CMP#94  Better Late Than Never: A Book Review for Seraphina, or A Winter In Town
PictureFashionably late Londoners: "It is almost one o'clock, suppose we go to the Masquerade?"
     Scholar Anne Hawkins estimates that almost five hundred women brought out novels between 1789 and 1824. One of those women was Jane Austen, whom you might have heard of. Another was Caroline Burney, author of Seraphina, or A Winter in Town (1809), who you probably haven't.
    One proviso: we can’t be certain that Caroline Burney was a woman. The name is probably a pseudonym, an attempt to cash in on the fame of Frances Burney and her half-sister Sarah Harriet Burney. When Sarah Harriet’s publisher brought out Traits of Nature, he advertised: “'The publisher of this Work thinks it proper to state that Miss Burney is not the Author of a Novel called "Seraphina," published in the year 1809, under the assumed name of Caroline Burney.” Well, Caroline Burney identified as a female, so that should be good enough for our purposes.

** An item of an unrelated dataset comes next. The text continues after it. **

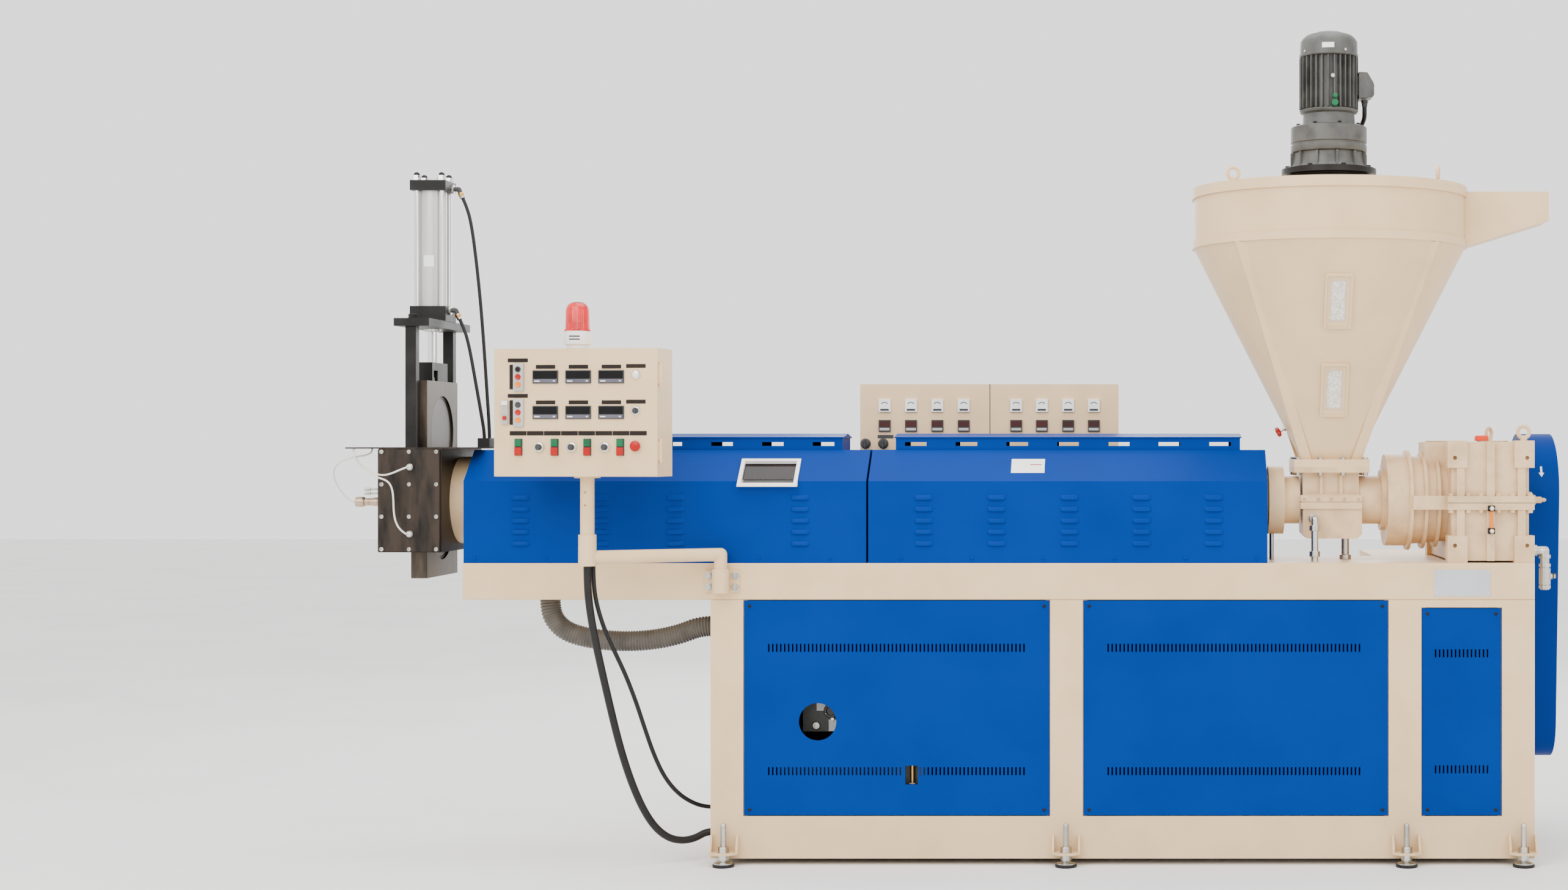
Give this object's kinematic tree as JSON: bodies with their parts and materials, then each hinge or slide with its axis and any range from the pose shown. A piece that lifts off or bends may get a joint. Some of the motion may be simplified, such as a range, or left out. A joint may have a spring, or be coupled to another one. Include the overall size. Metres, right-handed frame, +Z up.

     In addition, the subtitle A Winter in Town is an echo of the best-selling A Winter in London by Thomas William Surr, which I reviewed here. According to scholar Chris Stevens, Surr’s novel created such a sensation that it briefly inspired its own “microgenre,” the “Season” novel, meaning of course the social season in London, Bath, Brighton, or wherever.  These “Season” novels featured wealthy and titled characters behaving badly. Sometimes these portraits were obviously based upon real people, which added to the appeal of the books. London as a sinkhole of vice was such a popular theme in novels that Jane Austen jokes about it in a letter to her sister Cassandra, quoted above.    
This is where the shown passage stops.